Though Motley Crue, Damn Yankees, Journey and The Quireboys give the CD One a little softness in the middle, the pace soon picks up with Firehouse's "All She Wrote" and Asia's "Heat Of The Moment".

Then comes the highlight of the whole compilation "Holy Diver" by the supremely talented Dio. Dio is a vocalist who has been part of the likes of Black Sabbath during his long career. "Holy Diver" is his biggest solo hit and it smacks of the generation he comes from. Sharp guitaring, crisp drums and haunting lyrics. This number definitely makes for a collector's item.

CD One also manages to pack in the now defunct Megadeth, which featured the undisputed master of speed guitaring Dave Mustaine. He is the man who walked out of Metallica because it was too slow for his taste. The number featured here is one of his best efforts, "Symphony Of Destruction". Queensryche rounds off an impressive CD One with "Anybody Listening?"

CD Two is not for making the compilation an attractive proposition for buyers. It manages to maintain the standard but is much mellower than CD One. It starts with the signature British hard rock number, Deep Purple's "Smoke On The Water". Though my Deep Purple favourite is "Black Knight", it doesn't have the same mass appeal as "Smoke On The Water", which is much slower in pace.

Black Sabbath make their appearance next with "Headless Cross". It was their biggest single hit in the post-Ozzy Osbourne era. To any die-hard Sabbath fan, the band lost its mojo after Ozzy left. His absence is sorely felt in "Headless Cross".

Billy Idol's "Cradle Of Love", Skid Row's "18 And Life", Poison's "I Won't Forget You", Glass Tiger's "Someday" and Heart's "Secret" are a few slow numbers that are worth a listen.

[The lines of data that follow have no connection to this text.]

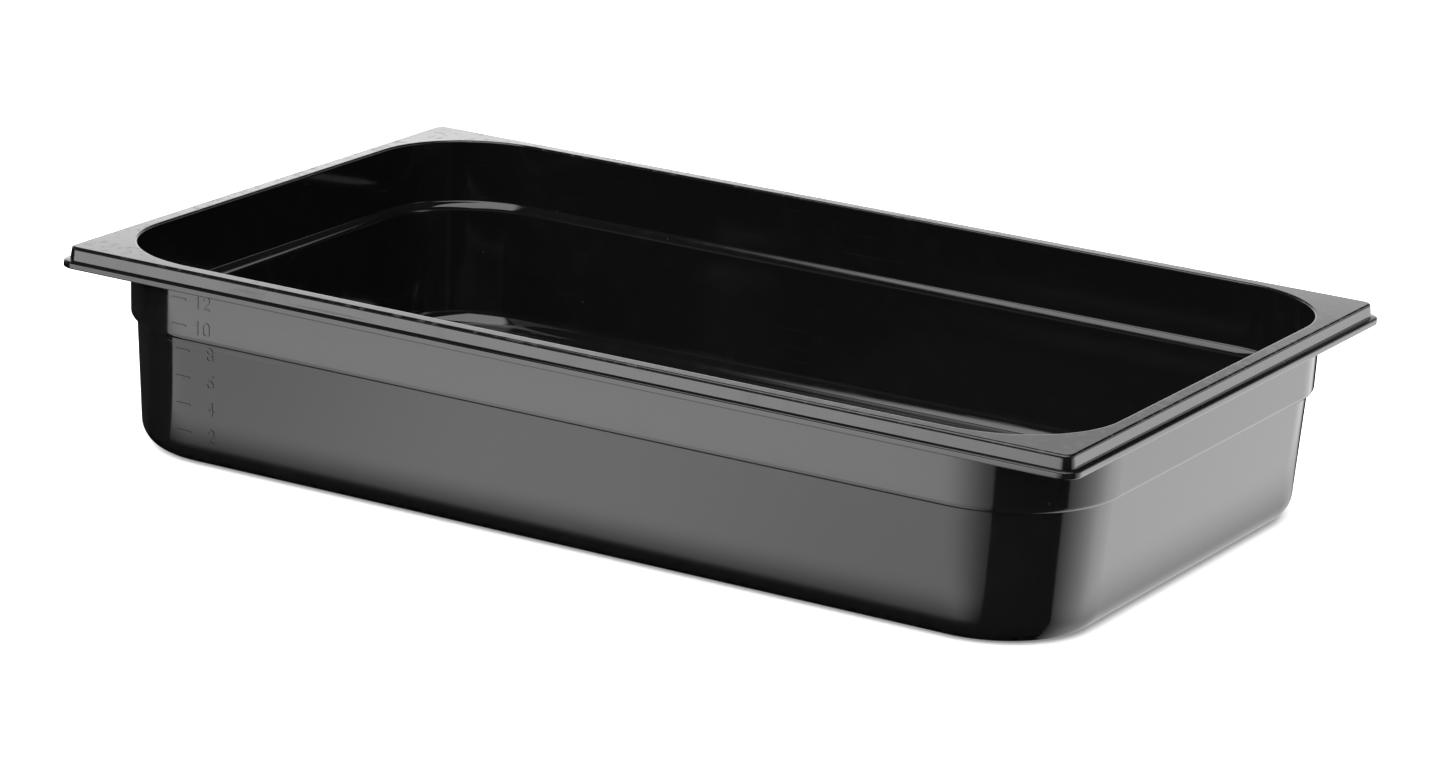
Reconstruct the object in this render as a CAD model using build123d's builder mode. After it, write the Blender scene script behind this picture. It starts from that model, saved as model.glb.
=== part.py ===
from build123d import *
from math import radians, tan
import os

# A full-size food pan: one black polycarbonate injection moulding, open at the top.
# Millimetres.  +X runs along the pan's length, +Y across it and +Z up.  The origin is
# under the middle of the pan, on the surface that it stands on.

# ------------------------------------------------------------------ driving dimensions
# Overall size, to the outer edge of the rim's lip
RIM_LENGTH = 530.0
RIM_WIDTH = 325.0
HEIGHT = 98.0

# Rim: a flat web around the mouth, a downturned skirt and a lip at the skirt's foot
RIM_DEPTH = 9.8
WEB_THICKNESS = 3.0
SKIRT_THICKNESS = 2.4
SKIRT_DRAFT = 7.0
SKIRT_CORNER_RADIUS = 6.0
RIM_EDGE_RADIUS = 1.2
MOUTH_EDGE_RADIUS = 1.0
LIP_THICKNESS = 3.4
LIP_REACH = 2.6
LIP_EDGE_RADIUS = 0.8

# Body: an upper band, a shoulder, and a lower wall that steps in below it.  The insets
# and the corner radius are taken at the level of the lip's underside.
WALL = 3.4
FLOOR = 3.4
BODY_INSET = 8.45
BODY_CORNER_RADIUS = 57.0
UPPER_DRAFT = 1.5
LOWER_DRAFT = 3.6
SHOULDER_DEPTH = 35.8
SHOULDER_STEP = 2.9
SHOULDER_RADIUS = 2.5
BOTTOM_RADIUS = 12.3

# Ledge inside the shoulder: a broad round, struck from a line that lies outside the lower
# wall and below the shoulder's foot, with a tight crease where it meets the upper wall
LEDGE_SETBACK = 2.1
LEDGE_DROP = 0.6
LEDGE_CREASE_RADIUS = 1.0

# Capacity scale: raised ticks and numerals near one end of the front wall, in US quarts
US_QUART = 946352.946
SCALE_TOP = 12
SCALE_STEP = 2
TICK_START = 60.0
TICK_LENGTH = 8.0
TICK_WIDTH = 0.9
NUMERAL_END = 81.0
NUMERAL_HEIGHT = 6.9
NUMERAL_WIDTH = 4.0
NUMERAL_PITCH = 4.8
NUMERAL_STROKE = 0.85
NUMERAL_WAIST = 0.55
MARK_RELIEF = 0.3

# Small values that the geometry needs and the pan doesn't show
LEVEL_TOLERANCE = 0.01
LEVEL_STEPS = 12

# ------------------------------------------------------------------------- worked out
LIP_UNDERSIDE = HEIGHT - RIM_DEPTH
WEB_MIDDLE = HEIGHT - WEB_THICKNESS / 2
SHOULDER_FOOT = HEIGHT - SHOULDER_DEPTH
CORNER_CENTRE = BODY_INSET + BODY_CORNER_RADIUS
UPPER_SLOPE = tan(radians(UPPER_DRAFT))
LOWER_SLOPE = tan(radians(LOWER_DRAFT))
LEDGE_RADIUS = WALL + LEDGE_SETBACK
LEDGE_TOP = SHOULDER_FOOT - LEDGE_DROP + LEDGE_RADIUS


def upper_inset(level):
    """How far in from the lip's edge the upper band's outer face lies at a level."""
    return BODY_INSET + (LIP_UNDERSIDE - level) * UPPER_SLOPE


def lower_inset(level):
    """How far in from the lip's edge the lower wall's outer face lies at a level."""
    return upper_inset(SHOULDER_FOOT) + SHOULDER_STEP + (SHOULDER_FOOT - level) * LOWER_SLOPE


def footprint(inset):
    """The body's outline at an inset.  The corners keep one centre, so all are concentric."""
    RectangleRounded(RIM_LENGTH - 2 * inset, RIM_WIDTH - 2 * inset, CORNER_CENTRE - inset)


def rim_outline(inset):
    """The rim's outline at an inset from the lip's edge, with its own tighter corners."""
    radius = SKIRT_CORNER_RADIUS + LIP_REACH - inset
    RectangleRounded(RIM_LENGTH - 2 * inset, RIM_WIDTH - 2 * inset, radius)


def outer_block(growth):
    """The body's outer shape as a full block up to the web, its faces moved out by a growth."""
    base = SHOULDER_FOOT - growth
    with BuildPart() as block:
        with BuildSketch(Plane.XY.offset(base)):
            footprint(upper_inset(base) - growth)
        extrude(amount=WEB_MIDDLE - base, taper=-UPPER_DRAFT)
        fillet(block.faces().sort_by(Axis.Z)[0].edges(), SHOULDER_RADIUS + growth)
        with BuildSketch():
            footprint(lower_inset(0) - growth)
        extrude(amount=SHOULDER_FOOT + SHOULDER_RADIUS, taper=-LOWER_DRAFT)
        fillet(block.faces().sort_by(Axis.Z)[0].edges(), BOTTOM_RADIUS + growth)
    return block.part


# ----------------------------------------------------------------------------- cavity
# The space inside the pan.  It cuts the pan and measures the scale, and isn't a piece.
with BuildPart() as ledge:
    # everything outside the lower wall's inner face, up to the top of the ledge's round
    with BuildSketch(Plane.XY.offset(FLOOR)):
        Rectangle(RIM_LENGTH, RIM_WIDTH)
    extrude(amount=LEDGE_TOP - FLOOR)
    with BuildSketch(Plane.XY.offset(FLOOR)):
        footprint(lower_inset(FLOOR) + WALL)
    extrude(amount=LEDGE_TOP - FLOOR, taper=-LOWER_DRAFT, mode=Mode.SUBTRACT)
    fillet(ledge.faces().sort_by(Axis.Z)[-1].inner_wires()[0].edges(), LEDGE_RADIUS)

with BuildPart() as cavity:
    with BuildSketch(Plane.XY.offset(FLOOR)):
        footprint(upper_inset(FLOOR) + WALL)
    extrude(amount=HEIGHT - FLOOR, taper=-UPPER_DRAFT)
    add(ledge.part, mode=Mode.SUBTRACT)
    fillet(cavity.faces().sort_by(Axis.Z)[0].edges(), BOTTOM_RADIUS - WALL)
    # the crease is the highest ring of level edges below the mouth
    level_edges = cavity.edges().filter_by(lambda edge: edge.bounding_box().size.Z < LEVEL_TOLERANCE)
    below_mouth = level_edges.filter_by_position(Axis.Z, FLOOR, LEDGE_TOP)
    fillet(below_mouth.group_by(Axis.Z)[-1], LEDGE_CREASE_RADIUS)

# -------------------------------------------------------------------------------- pan
with BuildPart() as pan:
    # the lip is a flat band around the foot of the skirt
    with BuildSketch(Plane.XY.offset(LIP_UNDERSIDE)):
        rim_outline(0)
    extrude(amount=LIP_THICKNESS)
    fillet(pan.faces().filter_by(Axis.Z).edges(), LIP_EDGE_RADIUS)
    # the skirt and the web start as one solid block that leans in towards its top
    with BuildSketch(Plane.XY.offset(LIP_UNDERSIDE)):
        rim_outline(LIP_REACH)
    extrude(amount=RIM_DEPTH, taper=SKIRT_DRAFT)
    fillet(pan.faces().sort_by(Axis.Z)[-1].edges(), RIM_EDGE_RADIUS)
    # the channel under the web is open at the bottom
    with BuildSketch(Plane.XY.offset(LIP_UNDERSIDE)):
        rim_outline(LIP_REACH + SKIRT_THICKNESS)
    extrude(amount=RIM_DEPTH - WEB_THICKNESS, taper=SKIRT_DRAFT, mode=Mode.SUBTRACT)
    # the body hangs from the web and is hollowed by the cavity
    add(outer_block(0))
    add(cavity.part, mode=Mode.SUBTRACT)
    web_top = pan.faces().sort_by(Axis.Z)[-1]
    fillet(web_top.inner_wires()[0].edges(), MOUTH_EDGE_RADIUS)

pan.part.label = "pan"


# --------------------------------------------------------------------- capacity marks
def fill_level(volume):
    """The height that a volume of liquid reaches in the pan."""
    mouth_area = RIM_LENGTH * RIM_WIDTH
    level = FLOOR
    for _ in range(LEVEL_STEPS):
        held = cavity.part.split(Plane.XY.offset(level), keep=Keep.BOTTOM)
        level += (volume - (held.volume if held else 0)) / mouth_area
    return level


# A numeral is drawn by the centre lines of its strokes, from the lower left one.
STROKE_WIDTH = NUMERAL_WIDTH - NUMERAL_STROKE
STROKE_HEIGHT = NUMERAL_HEIGHT - NUMERAL_STROKE
STROKE_RADIUS = STROKE_WIDTH / 2


def numeral_loop(bottom, top):
    """A closed loop of a numeral: two half circles with straight sides between them."""
    CenterArc((STROKE_RADIUS, bottom + STROKE_RADIUS), STROKE_RADIUS, 180, 180)
    CenterArc((STROKE_RADIUS, top - STROKE_RADIUS), STROKE_RADIUS, 0, 180)
    Line((0, bottom + STROKE_RADIUS), (0, top - STROKE_RADIUS))
    Line((STROKE_WIDTH, bottom + STROKE_RADIUS), (STROKE_WIDTH, top - STROKE_RADIUS))


def numeral_strokes(digit):
    """The centre lines of one even numeral, or of the 1 and 0 that 10 and 12 need."""
    shoulder = STROKE_HEIGHT - STROKE_RADIUS
    waist = STROKE_HEIGHT * NUMERAL_WAIST
    with BuildLine() as strokes:
        if digit == "0":
            numeral_loop(0, STROKE_HEIGHT)
        elif digit == "1":
            Polyline((0, shoulder), (STROKE_RADIUS, STROKE_HEIGHT), (STROKE_RADIUS, 0))
        elif digit == "2":
            hook = CenterArc((STROKE_RADIUS, shoulder), STROKE_RADIUS, 180, -215)
            Polyline(hook @ 1, (0, 0), (STROKE_WIDTH, 0))
        elif digit == "4":
            stem = STROKE_WIDTH * 3 / 4
            bar = STROKE_HEIGHT / 3
            Polyline((stem, 0), (stem, STROKE_HEIGHT), (0, bar), (STROKE_WIDTH, bar))
        elif digit == "6":
            numeral_loop(0, waist)
            tail = STROKE_HEIGHT - waist + STROKE_RADIUS
            JernArc((0, waist - STROKE_RADIUS), (0, 1), tail, -75)
        elif digit == "8":
            numeral_loop(0, waist)
            numeral_loop(waist, STROKE_HEIGHT)
    return strokes.edges()


NUMERALS = {digit: numeral_strokes(digit) for digit in "012468"}
LEVELS = {
    quarts: fill_level(quarts * US_QUART) for quarts in range(SCALE_STEP, SCALE_TOP + 1, SCALE_STEP)
}

with BuildPart() as capacity_marks:
    # the marks are drawn on an upright plane in front of the pan and pushed back into it
    with BuildSketch(Plane.XZ.offset(RIM_WIDTH / 2)):
        for quarts, level in LEVELS.items():
            with Locations((TICK_START - RIM_LENGTH / 2, level)):
                Rectangle(TICK_LENGTH, TICK_WIDTH, align=(Align.MIN, Align.CENTER))
            for place, digit in enumerate(reversed(str(quarts))):
                across = NUMERAL_END - RIM_LENGTH / 2 - STROKE_WIDTH - place * NUMERAL_PITCH
                with Locations((across, level - STROKE_HEIGHT / 2)):
                    for stroke in NUMERALS[digit]:
                        SlotArc(stroke, NUMERAL_STROKE)
    extrude(amount=-(lower_inset(0) + WALL))
    # only the skin that stands on the wall is kept, so the marks follow its curves
    add(outer_block(0), mode=Mode.SUBTRACT)
    add(outer_block(MARK_RELIEF), mode=Mode.INTERSECT)

capacity_marks.part.label = "capacity_marks"

# ------------------------------------------------------------------------------ files
os.makedirs("parts", exist_ok=True)
export_step(pan.part, "parts/pan.step")
export_step(capacity_marks.part, "parts/capacity_marks.step")
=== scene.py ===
# %% [markdown]
# # A full-size food pan in black polycarbonate
# The real pan is one injection moulding: molten plastic fills the gap between two
# halves of a steel mould and comes out as a single open box with a rim.
# The measured CAD model is loaded first and is never moved. It gives every place and
# size below. All lengths are in metres, X runs along the pan, Y across it and Z up.

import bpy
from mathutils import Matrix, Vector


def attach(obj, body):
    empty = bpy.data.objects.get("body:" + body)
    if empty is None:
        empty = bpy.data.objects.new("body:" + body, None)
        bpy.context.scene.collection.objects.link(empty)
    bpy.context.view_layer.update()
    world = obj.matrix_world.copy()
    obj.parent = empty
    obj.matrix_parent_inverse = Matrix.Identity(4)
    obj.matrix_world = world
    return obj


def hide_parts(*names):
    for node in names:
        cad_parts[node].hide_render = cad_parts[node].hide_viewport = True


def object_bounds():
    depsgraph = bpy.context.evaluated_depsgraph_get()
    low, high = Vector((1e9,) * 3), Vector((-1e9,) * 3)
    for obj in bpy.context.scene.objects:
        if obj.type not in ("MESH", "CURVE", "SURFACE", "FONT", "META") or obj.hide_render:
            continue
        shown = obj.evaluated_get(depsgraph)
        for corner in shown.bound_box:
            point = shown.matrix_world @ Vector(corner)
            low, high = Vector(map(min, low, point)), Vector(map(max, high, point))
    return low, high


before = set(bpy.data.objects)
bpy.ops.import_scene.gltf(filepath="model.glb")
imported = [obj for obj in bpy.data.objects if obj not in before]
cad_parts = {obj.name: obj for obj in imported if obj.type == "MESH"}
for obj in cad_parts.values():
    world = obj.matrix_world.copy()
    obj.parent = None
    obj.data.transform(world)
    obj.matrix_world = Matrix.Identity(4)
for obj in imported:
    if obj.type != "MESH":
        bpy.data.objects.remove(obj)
cad_low, cad_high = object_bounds()
print("CAD box", [round(v, 4) for v in (*cad_low, *cad_high)])

# %% Tools and units
import math

import bmesh
import bpy
from mathutils import Quaternion, Vector
from mathutils.bvhtree import BVHTree

MM = 0.001
LENGTH, WIDTH, HEIGHT = cad_high - cad_low

# %% [markdown]
# ## The camera
# A long lens from well back keeps the pan's long edges nearly parallel, which is how
# catalogue pictures of kitchen ware are taken. The camera could be placed by angles,
# but a standpoint, a target and a small roll are easier to read and to change.

# %% Stand the camera
CAMERA_PLACE = Vector((1.19784, -2.12308, 0.75205))
CAMERA_TARGET = Vector((0.01477, -0.02135, 0.049))
CAMERA_ROLL = math.radians(2.973)

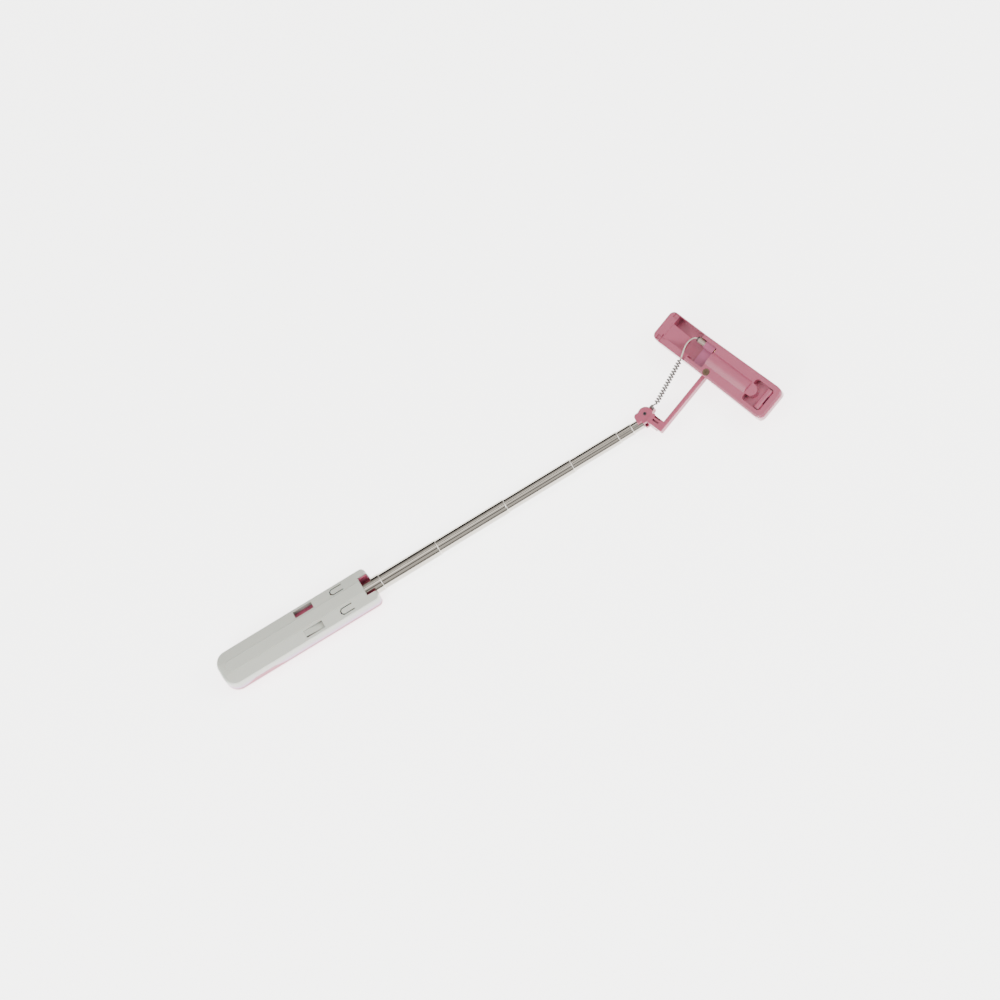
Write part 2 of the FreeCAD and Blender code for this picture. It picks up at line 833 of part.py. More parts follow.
def hinge_rivet():
    """The fold hinge's rivet, headed at both ends."""
    low = D.head_bottom - D.rivet_head_thick
    high = D.head_top + D.rivet_head_thick
    shank = cylinder("rivet_shank", D.rivet_radius, high - low, (pin_x, D.pin_side, low))
    cap_low = cylinder("rivet_low", D.rivet_head_radius, D.rivet_head_thick, (pin_x, D.pin_side, low))
    cap_high = cylinder(
        "rivet_high", D.rivet_head_radius, D.rivet_head_thick, (pin_x, D.pin_side, D.head_top)
    )
    drill = cylinder("rivet_drill", 0.8, 2, (pin_x, D.pin_side, high - 1.2))
    finish("hinge_rivet", cut("hinge_rivet", fuse("rivet_solid", [shank, cap_low, cap_high]), [drill]))


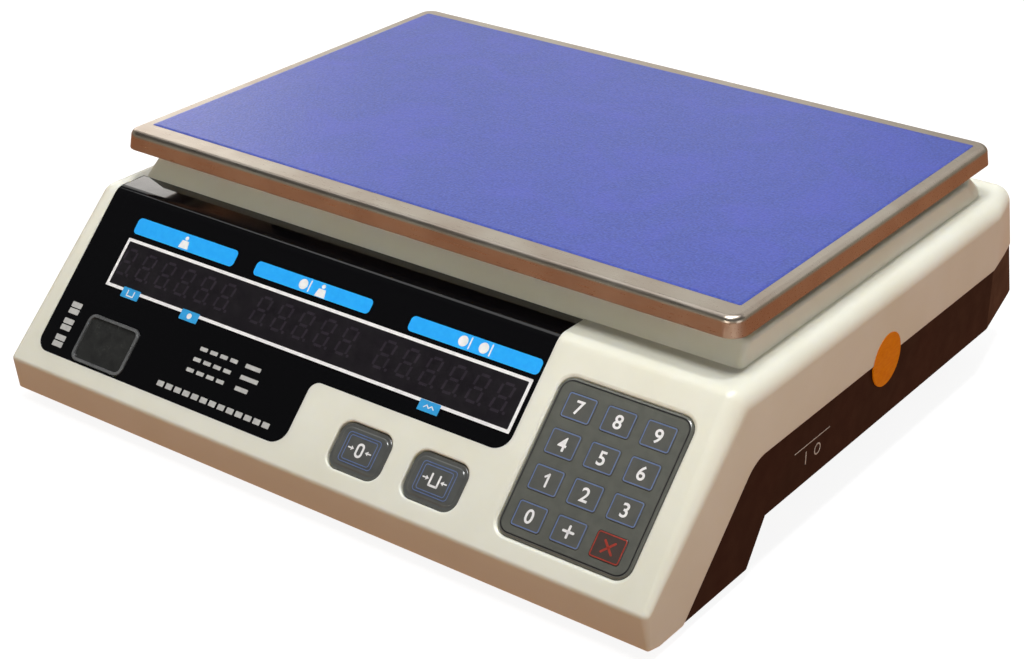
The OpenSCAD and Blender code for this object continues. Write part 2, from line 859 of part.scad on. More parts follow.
battery_low = [-118, 94.6, 14];
battery_high = [-17, 141.6, 84];
module battery() {
    color("#3a3f46") box(battery_low, battery_high);
    color("silver") for (y = [102, 128])
        box([battery_high.x, y, 70], [battery_high.x + 4, y + 5, 76]);
}

module battery_strap() {
    x = -68;
    half = 8;
    t = 1;
    clear = 0.2;
    color("silver") difference() {
        union() {
            box([x - half, battery_low.y - clear - t, battery_low.z],
                [x + half, battery_high.y + clear + t, battery_high.z + clear + t]);
            box([x - half, 82, battery_low.z], [x + half, battery_low.y, battery_low.z + t]);
        }
        box([x - half - cut, battery_low.y - clear, 0],
            [x + half + cut, battery_high.y + clear, battery_high.z + clear]);
    }
}

switch_at = [167, -49.5];
rocker_z = recess_z + 0.5;
rocker_pin_r = 1.2;
rocker_rest = 10;
module switch_housing() {
    flange = 1.5;
    color("#181818") difference() {
        translate([switch_at.x, switch_at.y, 0]) {
            box([-7.6, -10.6, recess_z - flange], [7.6, 10.6, recess_z]);
            box([-6.5, -9.5, recess_z - flange], [6.5, 9.5, recess_z + 18]);
            for (y = [-5, 0, 5]) box([-0.4, y - 2, recess_z + 18], [0.4, y + 2, recess_z + 25]);
        }
        translate([switch_at.x, switch_at.y, 0])
            box([-5.4, -8.5, recess_z - 5], [5.4, 8.5, recess_z + 5.5]);
        translate([switch_at.x, switch_at.y, rocker_z]) rotate([0, 90, 0])
            cylinder(r = rocker_pin_r + fit, h = 12.2, center = true);
    }
}

module switch_rocker() {
    color("firebrick") translate([switch_at.x, switch_at.y, rocker_z])
        rotate([rocker_rest, 0, 0]) {
            along_x([[-7.6, -3.4], [0, -2.4], [7.6, -3.4], [7.6, 2.2], [-7.6, 2.2]], 10.2);
            rotate([0, 90, 0]) cylinder(r = rocker_pin_r, h = 12, center = true);
        }
}

gland_z = 42;
gland_x = 110;
gland_r = 6;
gland_bore = 3.5;
module cord_gland() {
    color("#202020") on_back_wall(gland_z) translate([-gland_x, 0, 0]) difference() {
        union() {
            rod(gland_r, -8, 3);
            rod(8.5, fit, 3);
        }
        rod(gland_bore, -9, 4);
    }
}

sticker_at = [15, 55.4];
sticker_r = 12.8;
module inspection_sticker() {
    face = body_w / 2 + 0.02;
    t = 0.15;
    color("orange") {
        translate([face, sticker_at.x, sticker_at.y]) rotate([0, 90, 0])
            cylinder(r = sticker_r, h = t);
        intersection() {
            translate([face - tray_inset + 0.03, sticker_at.x, sticker_at.y])
                rotate([0, 90, 0]) cylinder(r = sticker_r, h = tray_inset + t - 0.03);
            box([0, -body_d, 0], [body_w, body_d, seam_z - gap - 0.2]);
        }
    }
}

// ---------- nodes ----------

top_cover();
base_tray();
chassis_plate();
load_cell();
cell_base_block();
cell_top_block();
cell_base_screws();
cell_live_screws();
spider_frame();
pan_pads();
weighing_pan();
pan_film();
overload_stops();
chassis_screws();
case_screws();
foot_nuts();
foot_pad(-1, -1);  // foot_pad_front_left
foot_pad(1, -1);  // foot_pad_front_right
foot_pad(-1, 1);  // foot_pad_back_left
foot_pad(1, 1);  // foot_pad_back_right
foot_stud(-1, -1);  // foot_stud_front_left
foot_stud(1, -1);  // foot_stud_front_right
foot_stud(-1, 1);  // foot_stud_back_left
foot_stud(1, 1);  // foot_stud_back_right
display_overlay();
display_board();
weight_digits();
price_digits();
total_digits();
status_lamps();
clear_window();
keypad_panel();
for (row = [0 : 3], column = [0 : 2])
    key(column, row);
keypad_board();
zero_button();
tare_button();
button_board();
rear_window();
rear_display_board();
rear_digits();
main_board();
display_ribbon();
transformer();
battery();
battery_strap();
switch_housing();
switch_rocker();
cord_gland();
inspection_sticker();
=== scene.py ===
"""Looks of the counter scale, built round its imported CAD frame.

Shapes are drawn in millimetres and scaled to metres when a piece is placed. X runs to the user's
right, Y to the back and Z up, with the origin on the table under the middle of the casing.
"""

import json
from math import cos, pi, radians, sin, tan

import bmesh
import bpy
from mathutils import Matrix, Vector


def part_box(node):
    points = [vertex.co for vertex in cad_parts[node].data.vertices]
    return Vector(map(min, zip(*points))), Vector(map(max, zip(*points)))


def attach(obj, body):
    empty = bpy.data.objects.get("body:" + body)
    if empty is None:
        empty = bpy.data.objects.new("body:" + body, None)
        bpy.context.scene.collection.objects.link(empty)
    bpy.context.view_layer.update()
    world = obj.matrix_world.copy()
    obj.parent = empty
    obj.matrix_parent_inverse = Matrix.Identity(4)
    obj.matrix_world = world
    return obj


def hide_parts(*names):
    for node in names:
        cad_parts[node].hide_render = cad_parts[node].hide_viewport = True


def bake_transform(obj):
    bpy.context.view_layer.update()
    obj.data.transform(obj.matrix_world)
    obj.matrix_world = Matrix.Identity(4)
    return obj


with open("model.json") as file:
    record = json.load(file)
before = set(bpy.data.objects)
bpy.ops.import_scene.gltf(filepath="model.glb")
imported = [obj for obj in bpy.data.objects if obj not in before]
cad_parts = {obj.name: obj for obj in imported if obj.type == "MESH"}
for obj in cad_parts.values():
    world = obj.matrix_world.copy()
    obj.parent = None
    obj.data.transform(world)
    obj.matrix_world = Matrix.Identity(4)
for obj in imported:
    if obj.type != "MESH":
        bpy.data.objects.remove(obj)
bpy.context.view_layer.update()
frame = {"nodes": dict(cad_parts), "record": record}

MM = 0.001


def box_mm(node):
    """Lowest and highest corner of a CAD node, in millimetres."""
    return [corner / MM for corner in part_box(node)]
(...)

CD Two like One finishes with a clutch of hard numbers. "Rockin' All Over The World" by Status Quo will bring back memories of flower power. Then there is Great White with "Once Bitten, Twice Shy" and a compilation-favourite Europe's "The Final Countdown". Overall for the price one is paying, this compilation cannot be described as anything but bang for the buck.

ANAND SANKAR


Huqa Pani - Ali Zafar

Universal, Cassette, Rs. 65

Take a Kishore Kumar-like voice and obviously-imitated singing style, club it with yuppie Ibiza-ish electronic beats and then add a bit of nostalgic lyrics and style of Bollywood of the '70s. That's Pakistan's Ali Zafar for you.

What's disappointing is that every song in Huqa Pani almost reminds you of some Bollywood number, way back in the '60s and '70s. And what's frustrating is that you can't point out which one exactly! Call that a talented rip-off or what?

The album, though, comes at a crucial time when talks of softening Indo-Pak relations through JV films and music concerts are abuzz in the air. Films and music have always percolated across the borders (despite being banned in our friendly neighbouring country) and the Bollywood influence is obvious and inevitable right through this album of the youngster.

What one must admit is that somehow his voice and the looped tunes grow on you and you hum along anyway, after repeated listening. The lyrics, though, hardly demand attention.

Already a hit in Pakistan in 2003, Ali Zafar, a painter-model-musician won over a young audience with his husky voice and good looks. "Channo ki aankh mein ik nasha hai" takes you back to R.D. Burman and his "Dhanno" number. (This song was again reworked for a similar Amitabh-starring number "Dhano ki aankh sarabi re"). See what I mean? Re-recycle and re-remix all the way.

Indian channels are now airing the video of his track "Rangeen", a number you'll at least rock your head to, driving back from work. And it's straight out of crossover '60s-'70s Hindi film song down to the beats and the lyrics. The title track "Huqa pani band ho gaya" is oh-so disco bhangra but foot-tapping. "Ishq", a trance-ish Punjabi number will do well confined to numbed minds swaying in smoky clubs.

"Chal dil mere, chod ye phere, ye duniya jhooti, log lutere" really rubs in the old Bollywood influence further — it still smoulders of an age when a cynicism of the world and system had crept in, and the only thing one turned to was drugs. The lyrics and jhatka gaadi-like tunes are reminiscent of O.P. Nayyar's trademark (forgive the comparison).

"Jugnuon se bhar le aanchal" is a very maajhi-like song from the S.D. Burman genre. The brooding song of separation "Dekha sung tere" stands apart from the teenybopperish, clubbish numbers, with its elaborate violin-filled orchestra much like the '70s Bollywood. His voice suddenly takes on a mature, thicker strain for this one. "Ek Pal" is slow, soothing and brimming with guitar strains.